Set problem -
Take the listing and print it in full, exactly as given.

Dataset extract -

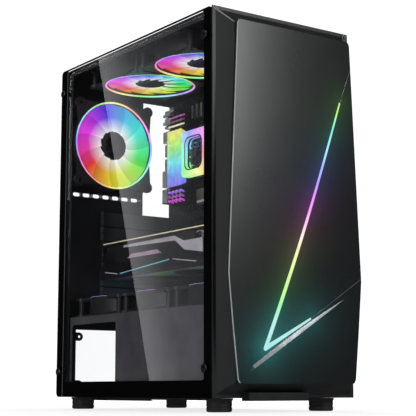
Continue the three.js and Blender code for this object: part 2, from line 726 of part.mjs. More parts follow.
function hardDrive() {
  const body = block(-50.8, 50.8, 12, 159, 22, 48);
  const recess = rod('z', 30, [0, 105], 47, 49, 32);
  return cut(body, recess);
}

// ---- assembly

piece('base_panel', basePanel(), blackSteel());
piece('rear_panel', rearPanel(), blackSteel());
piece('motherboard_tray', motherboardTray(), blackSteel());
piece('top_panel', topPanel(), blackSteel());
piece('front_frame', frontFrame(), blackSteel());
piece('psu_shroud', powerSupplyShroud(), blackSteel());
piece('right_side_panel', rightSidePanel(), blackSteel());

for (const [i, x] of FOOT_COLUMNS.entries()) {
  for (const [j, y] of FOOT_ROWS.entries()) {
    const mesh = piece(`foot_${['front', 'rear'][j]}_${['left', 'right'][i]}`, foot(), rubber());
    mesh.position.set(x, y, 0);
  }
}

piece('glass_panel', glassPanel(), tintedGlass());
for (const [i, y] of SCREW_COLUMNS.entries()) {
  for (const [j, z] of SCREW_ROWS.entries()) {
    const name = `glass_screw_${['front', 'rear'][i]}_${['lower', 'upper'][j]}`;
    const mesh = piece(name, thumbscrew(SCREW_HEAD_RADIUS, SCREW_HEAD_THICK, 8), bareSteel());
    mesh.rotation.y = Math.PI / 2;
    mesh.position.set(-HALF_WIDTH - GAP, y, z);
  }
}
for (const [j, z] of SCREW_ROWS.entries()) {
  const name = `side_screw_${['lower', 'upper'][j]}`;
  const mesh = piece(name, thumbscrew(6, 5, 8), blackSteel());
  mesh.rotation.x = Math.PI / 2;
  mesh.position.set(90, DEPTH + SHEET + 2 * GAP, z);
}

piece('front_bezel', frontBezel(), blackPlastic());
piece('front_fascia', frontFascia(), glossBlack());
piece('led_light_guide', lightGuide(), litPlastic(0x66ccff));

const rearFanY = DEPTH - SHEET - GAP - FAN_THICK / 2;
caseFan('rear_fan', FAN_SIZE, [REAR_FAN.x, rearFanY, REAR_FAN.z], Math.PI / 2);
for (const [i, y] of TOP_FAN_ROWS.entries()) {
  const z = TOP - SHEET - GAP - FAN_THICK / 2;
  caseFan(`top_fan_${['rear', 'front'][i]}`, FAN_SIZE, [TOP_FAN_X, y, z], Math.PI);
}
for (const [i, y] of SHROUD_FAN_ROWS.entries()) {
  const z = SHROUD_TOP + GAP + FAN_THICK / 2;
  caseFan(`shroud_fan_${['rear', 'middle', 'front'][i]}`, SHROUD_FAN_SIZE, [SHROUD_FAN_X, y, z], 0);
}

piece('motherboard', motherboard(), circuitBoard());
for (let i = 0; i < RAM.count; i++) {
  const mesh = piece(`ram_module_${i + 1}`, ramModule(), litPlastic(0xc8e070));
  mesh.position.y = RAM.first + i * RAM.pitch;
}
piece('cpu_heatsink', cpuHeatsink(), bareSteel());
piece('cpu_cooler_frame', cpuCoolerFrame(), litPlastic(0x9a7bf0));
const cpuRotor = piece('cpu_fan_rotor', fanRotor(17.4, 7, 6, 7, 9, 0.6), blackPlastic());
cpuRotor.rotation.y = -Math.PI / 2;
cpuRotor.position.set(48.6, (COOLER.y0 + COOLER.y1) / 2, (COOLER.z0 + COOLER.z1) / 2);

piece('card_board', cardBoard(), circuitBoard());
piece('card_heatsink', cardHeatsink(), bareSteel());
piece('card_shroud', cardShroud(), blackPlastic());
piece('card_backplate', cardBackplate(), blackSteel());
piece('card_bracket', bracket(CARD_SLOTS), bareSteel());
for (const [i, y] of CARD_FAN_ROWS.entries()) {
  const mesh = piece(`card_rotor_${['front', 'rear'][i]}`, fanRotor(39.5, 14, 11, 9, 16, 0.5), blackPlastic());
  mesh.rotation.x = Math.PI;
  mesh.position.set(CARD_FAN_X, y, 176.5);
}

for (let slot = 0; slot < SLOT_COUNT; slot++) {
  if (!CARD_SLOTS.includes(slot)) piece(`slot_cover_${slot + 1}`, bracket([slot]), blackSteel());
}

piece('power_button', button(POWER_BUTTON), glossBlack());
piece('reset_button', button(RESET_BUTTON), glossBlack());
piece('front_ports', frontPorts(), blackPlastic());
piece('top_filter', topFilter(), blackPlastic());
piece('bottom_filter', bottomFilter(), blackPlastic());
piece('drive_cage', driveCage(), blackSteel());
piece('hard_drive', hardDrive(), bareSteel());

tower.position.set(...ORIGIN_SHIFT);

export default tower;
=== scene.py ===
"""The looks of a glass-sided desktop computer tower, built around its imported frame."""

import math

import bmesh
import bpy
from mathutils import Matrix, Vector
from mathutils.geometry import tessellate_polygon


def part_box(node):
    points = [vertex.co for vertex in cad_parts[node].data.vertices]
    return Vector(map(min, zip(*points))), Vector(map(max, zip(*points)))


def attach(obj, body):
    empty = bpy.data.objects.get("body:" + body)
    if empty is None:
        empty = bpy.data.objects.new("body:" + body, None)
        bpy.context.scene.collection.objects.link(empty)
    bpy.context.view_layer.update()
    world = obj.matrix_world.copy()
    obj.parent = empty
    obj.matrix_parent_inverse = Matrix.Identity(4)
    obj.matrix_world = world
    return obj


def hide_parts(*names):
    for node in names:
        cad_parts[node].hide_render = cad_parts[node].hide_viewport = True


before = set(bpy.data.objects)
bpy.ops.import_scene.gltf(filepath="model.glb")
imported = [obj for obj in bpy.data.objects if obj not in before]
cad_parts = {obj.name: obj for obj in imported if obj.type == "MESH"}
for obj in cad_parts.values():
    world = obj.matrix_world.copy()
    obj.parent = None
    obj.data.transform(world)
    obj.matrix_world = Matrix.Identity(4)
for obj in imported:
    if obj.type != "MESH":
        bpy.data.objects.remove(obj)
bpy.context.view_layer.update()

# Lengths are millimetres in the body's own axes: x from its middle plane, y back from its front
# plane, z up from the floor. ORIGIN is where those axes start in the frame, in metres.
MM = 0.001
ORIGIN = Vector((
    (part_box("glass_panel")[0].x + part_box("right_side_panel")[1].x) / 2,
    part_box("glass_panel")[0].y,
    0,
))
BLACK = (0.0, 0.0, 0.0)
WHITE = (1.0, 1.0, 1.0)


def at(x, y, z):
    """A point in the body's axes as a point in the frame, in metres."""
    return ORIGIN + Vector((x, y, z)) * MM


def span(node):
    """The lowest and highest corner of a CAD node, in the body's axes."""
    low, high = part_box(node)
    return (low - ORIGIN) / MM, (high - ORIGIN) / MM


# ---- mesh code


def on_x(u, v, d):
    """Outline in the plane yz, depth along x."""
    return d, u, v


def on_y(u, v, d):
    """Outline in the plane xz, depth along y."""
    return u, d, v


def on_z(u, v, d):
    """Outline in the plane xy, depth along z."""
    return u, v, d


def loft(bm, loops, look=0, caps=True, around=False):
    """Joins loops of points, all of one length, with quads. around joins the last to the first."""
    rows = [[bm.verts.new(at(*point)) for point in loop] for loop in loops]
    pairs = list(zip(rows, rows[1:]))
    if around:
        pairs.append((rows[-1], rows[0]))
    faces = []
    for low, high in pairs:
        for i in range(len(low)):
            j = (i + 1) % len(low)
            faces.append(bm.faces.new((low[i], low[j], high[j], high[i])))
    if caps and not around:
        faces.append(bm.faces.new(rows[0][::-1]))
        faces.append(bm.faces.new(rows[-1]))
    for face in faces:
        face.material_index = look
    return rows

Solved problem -
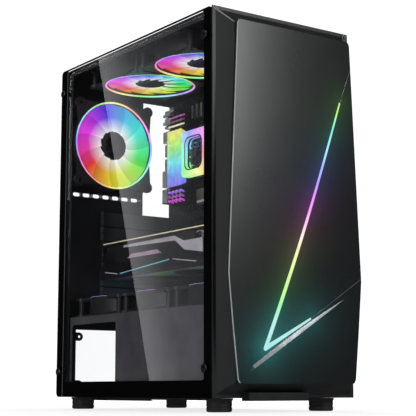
Continue the three.js and Blender code for this object: part 2, from line 726 of part.mjs. More parts follow.
function hardDrive() {
  const body = block(-50.8, 50.8, 12, 159, 22, 48);
  const recess = rod('z', 30, [0, 105], 47, 49, 32);
  return cut(body, recess);
}

// ---- assembly

piece('base_panel', basePanel(), blackSteel());
piece('rear_panel', rearPanel(), blackSteel());
piece('motherboard_tray', motherboardTray(), blackSteel());
piece('top_panel', topPanel(), blackSteel());
piece('front_frame', frontFrame(), blackSteel());
piece('psu_shroud', powerSupplyShroud(), blackSteel());
piece('right_side_panel', rightSidePanel(), blackSteel());

for (const [i, x] of FOOT_COLUMNS.entries()) {
  for (const [j, y] of FOOT_ROWS.entries()) {
    const mesh = piece(`foot_${['front', 'rear'][j]}_${['left', 'right'][i]}`, foot(), rubber());
    mesh.position.set(x, y, 0);
  }
}

piece('glass_panel', glassPanel(), tintedGlass());
for (const [i, y] of SCREW_COLUMNS.entries()) {
  for (const [j, z] of SCREW_ROWS.entries()) {
    const name = `glass_screw_${['front', 'rear'][i]}_${['lower', 'upper'][j]}`;
    const mesh = piece(name, thumbscrew(SCREW_HEAD_RADIUS, SCREW_HEAD_THICK, 8), bareSteel());
    mesh.rotation.y = Math.PI / 2;
    mesh.position.set(-HALF_WIDTH - GAP, y, z);
  }
}
for (const [j, z] of SCREW_ROWS.entries()) {
  const name = `side_screw_${['lower', 'upper'][j]}`;
  const mesh = piece(name, thumbscrew(6, 5, 8), blackSteel());
  mesh.rotation.x = Math.PI / 2;
  mesh.position.set(90, DEPTH + SHEET + 2 * GAP, z);
}

piece('front_bezel', frontBezel(), blackPlastic());
piece('front_fascia', frontFascia(), glossBlack());
piece('led_light_guide', lightGuide(), litPlastic(0x66ccff));

const rearFanY = DEPTH - SHEET - GAP - FAN_THICK / 2;
caseFan('rear_fan', FAN_SIZE, [REAR_FAN.x, rearFanY, REAR_FAN.z], Math.PI / 2);
for (const [i, y] of TOP_FAN_ROWS.entries()) {
  const z = TOP - SHEET - GAP - FAN_THICK / 2;
  caseFan(`top_fan_${['rear', 'front'][i]}`, FAN_SIZE, [TOP_FAN_X, y, z], Math.PI);
}
for (const [i, y] of SHROUD_FAN_ROWS.entries()) {
  const z = SHROUD_TOP + GAP + FAN_THICK / 2;
  caseFan(`shroud_fan_${['rear', 'middle', 'front'][i]}`, SHROUD_FAN_SIZE, [SHROUD_FAN_X, y, z], 0);
}

piece('motherboard', motherboard(), circuitBoard());
for (let i = 0; i < RAM.count; i++) {
  const mesh = piece(`ram_module_${i + 1}`, ramModule(), litPlastic(0xc8e070));
  mesh.position.y = RAM.first + i * RAM.pitch;
}
piece('cpu_heatsink', cpuHeatsink(), bareSteel());
piece('cpu_cooler_frame', cpuCoolerFrame(), litPlastic(0x9a7bf0));
const cpuRotor = piece('cpu_fan_rotor', fanRotor(17.4, 7, 6, 7, 9, 0.6), blackPlastic());
cpuRotor.rotation.y = -Math.PI / 2;
cpuRotor.position.set(48.6, (COOLER.y0 + COOLER.y1) / 2, (COOLER.z0 + COOLER.z1) / 2);

piece('card_board', cardBoard(), circuitBoard());
piece('card_heatsink', cardHeatsink(), bareSteel());
piece('card_shroud', cardShroud(), blackPlastic());
piece('card_backplate', cardBackplate(), blackSteel());
piece('card_bracket', bracket(CARD_SLOTS), bareSteel());
for (const [i, y] of CARD_FAN_ROWS.entries()) {
  const mesh = piece(`card_rotor_${['front', 'rear'][i]}`, fanRotor(39.5, 14, 11, 9, 16, 0.5), blackPlastic());
  mesh.rotation.x = Math.PI;
  mesh.position.set(CARD_FAN_X, y, 176.5);
}

for (let slot = 0; slot < SLOT_COUNT; slot++) {
  if (!CARD_SLOTS.includes(slot)) piece(`slot_cover_${slot + 1}`, bracket([slot]), blackSteel());
}

piece('power_button', button(POWER_BUTTON), glossBlack());
piece('reset_button', button(RESET_BUTTON), glossBlack());
piece('front_ports', frontPorts(), blackPlastic());
piece('top_filter', topFilter(), blackPlastic());
piece('bottom_filter', bottomFilter(), blackPlastic());
piece('drive_cage', driveCage(), blackSteel());
piece('hard_drive', hardDrive(), bareSteel());

tower.position.set(...ORIGIN_SHIFT);

export default tower;
=== scene.py ===
"""The looks of a glass-sided desktop computer tower, built around its imported frame."""

import math

import bmesh
import bpy
from mathutils import Matrix, Vector
from mathutils.geometry import tessellate_polygon


def part_box(node):
    points = [vertex.co for vertex in cad_parts[node].data.vertices]
    return Vector(map(min, zip(*points))), Vector(map(max, zip(*points)))


def attach(obj, body):
    empty = bpy.data.objects.get("body:" + body)
    if empty is None:
        empty = bpy.data.objects.new("body:" + body, None)
        bpy.context.scene.collection.objects.link(empty)
    bpy.context.view_layer.update()
    world = obj.matrix_world.copy()
    obj.parent = empty
    obj.matrix_parent_inverse = Matrix.Identity(4)
    obj.matrix_world = world
    return obj


def hide_parts(*names):
    for node in names:
        cad_parts[node].hide_render = cad_parts[node].hide_viewport = True


before = set(bpy.data.objects)
bpy.ops.import_scene.gltf(filepath="model.glb")
imported = [obj for obj in bpy.data.objects if obj not in before]
cad_parts = {obj.name: obj for obj in imported if obj.type == "MESH"}
for obj in cad_parts.values():
    world = obj.matrix_world.copy()
    obj.parent = None
    obj.data.transform(world)
    obj.matrix_world = Matrix.Identity(4)
for obj in imported:
    if obj.type != "MESH":
        bpy.data.objects.remove(obj)
bpy.context.view_layer.update()

# Lengths are millimetres in the body's own axes: x from its middle plane, y back from its front
# plane, z up from the floor. ORIGIN is where those axes start in the frame, in metres.
MM = 0.001
ORIGIN = Vector((
    (part_box("glass_panel")[0].x + part_box("right_side_panel")[1].x) / 2,
    part_box("glass_panel")[0].y,
    0,
))
BLACK = (0.0, 0.0, 0.0)
WHITE = (1.0, 1.0, 1.0)


def at(x, y, z):
    """A point in the body's axes as a point in the frame, in metres."""
    return ORIGIN + Vector((x, y, z)) * MM


def span(node):
    """The lowest and highest corner of a CAD node, in the body's axes."""
    low, high = part_box(node)
    return (low - ORIGIN) / MM, (high - ORIGIN) / MM


# ---- mesh code


def on_x(u, v, d):
    """Outline in the plane yz, depth along x."""
    return d, u, v


def on_y(u, v, d):
    """Outline in the plane xz, depth along y."""
    return u, d, v


def on_z(u, v, d):
    """Outline in the plane xy, depth along z."""
    return u, v, d


def loft(bm, loops, look=0, caps=True, around=False):
    """Joins loops of points, all of one length, with quads. around joins the last to the first."""
    rows = [[bm.verts.new(at(*point)) for point in loop] for loop in loops]
    pairs = list(zip(rows, rows[1:]))
    if around:
        pairs.append((rows[-1], rows[0]))
    faces = []
    for low, high in pairs:
        for i in range(len(low)):
            j = (i + 1) % len(low)
            faces.append(bm.faces.new((low[i], low[j], high[j], high[i])))
    if caps and not around:
        faces.append(bm.faces.new(rows[0][::-1]))
        faces.append(bm.faces.new(rows[-1]))
    for face in faces:
        face.material_index = look
    return rows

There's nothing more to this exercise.